A significant complication in the prosecution emerges from the transnational dimension of the alleged crime. Of the 24 charged suspects, only half remain in Indonesian custody following formal detention procedures. The remaining 12 individuals have apparently departed Indonesian territory, placing them beyond the immediate reach of law enforcement and complicating extradition efforts. This geographical split reflects broader vulnerabilities in Indonesia's enforcement capacity at its porous eastern borders and highlights how international criminal networks exploit jurisdictional gaps to evade accountability after allegations surface.
Beyond the foreign nationals, Indonesia's authorities have also identified two local Indonesian co-conspirators and charged them alongside the foreigners. This domestic involvement underscores how illegal mining operations depend critically on local facilitation, land access, and official connivance. Without Indonesian partners providing logistical support, regulatory navigation, and political protection, such operations struggle to function over extended periods. The inclusion of local suspects suggests investigators have traced operational networks back to their domestic anchors, potentially disrupting broader criminal supply chains rather than merely apprehending migrant workers.
The Gunung Botak case represents the latest in an escalating pattern of illegal mining incidents involving foreign workers in Indonesia's resource-rich eastern regions.
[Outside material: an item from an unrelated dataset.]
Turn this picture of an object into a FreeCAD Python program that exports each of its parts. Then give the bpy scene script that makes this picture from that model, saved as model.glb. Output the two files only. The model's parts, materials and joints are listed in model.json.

Last year, authorities in Papua, Indonesia's easternmost province, arrested four Chinese nationals implicated in gold mining within Senggi district, demonstrating that such incidents span multiple jurisdictions and reflect systemic challenges rather than isolated incidents. The recurring nature of these cases indicates that despite previous enforcement actions, the profit incentives and governance gaps enabling such operations persist across Indonesia's far eastern territories.
For Malaysian policymakers and security officials, the Maluku case carries instructive implications regarding transnational resource crime and illegal migration networks that often intersect with Southeast Asia's porous international borders. Criminal syndicates operating gold mining schemes frequently establish regional hubs across multiple countries, with Peninsular Malaysia and Sabah experiencing periodic discoveries of illegal mining operations with foreign worker components. The operational sophistication evident in the Gunung Botak infrastructure development—including roads and processing facilities—mirrors patterns observed in Malaysian cases, suggesting shared criminal methodologies and potentially overlapping networks.
Indonesia's energy ministry has refrained from disclosing the volume of gold extracted or processed through the Gunung Botak facility, limiting public understanding of the economic scale and impact of this particular operation. However, estimates of illegal gold production across Indonesia suggest annual losses to the state exceeding hundreds of millions of dollars, representing substantial foregone tax revenue and undermining licensed commercial operations. Uncontrolled extraction additionally inflicts environmental degradation through mercury contamination, habitat destruction, and water pollution affecting downstream communities—externalities rarely priced into illegal operators' calculations.
The prosecutorial action signals renewed governmental emphasis on stemming foreign-facilitated resource theft, reflecting international pressure and domestic revenue concerns. Yet enforcement effectiveness depends upon sustained commitment across investigative agencies, prosecutorial services, and the judiciary. Previous cases have sometimes stalled during trial phases or resulted in lenient sentencing despite formal charges, suggesting that institutional follow-through remains uneven. Observers monitoring anti-corruption efforts will scrutinise whether the ministry pursues these cases vigorously through conviction or whether political connections and bureaucratic capacity constraints allow outcomes that fall short of deterrent impact.
For regional stakeholders including Malaysia, the Maluku prosecutions underscore the necessity of coordinated cross-border intelligence sharing and law enforcement cooperation targeting resource crime networks. Illicit mining syndicates operate regionally rather than within isolated national contexts, moving workers, equipment, and proceeds across jurisdictions. Unilateral enforcement, however rigorous, struggles to dismantle networks with multiple geographic nodes and operational bases. Enhanced intelligence cooperation, mutual legal assistance treaties, and joint task forces focused on transnational resource crime represent mechanisms that ASEAN states including Malaysia and Indonesia could strengthen to improve collective enforcement capacity against such networks.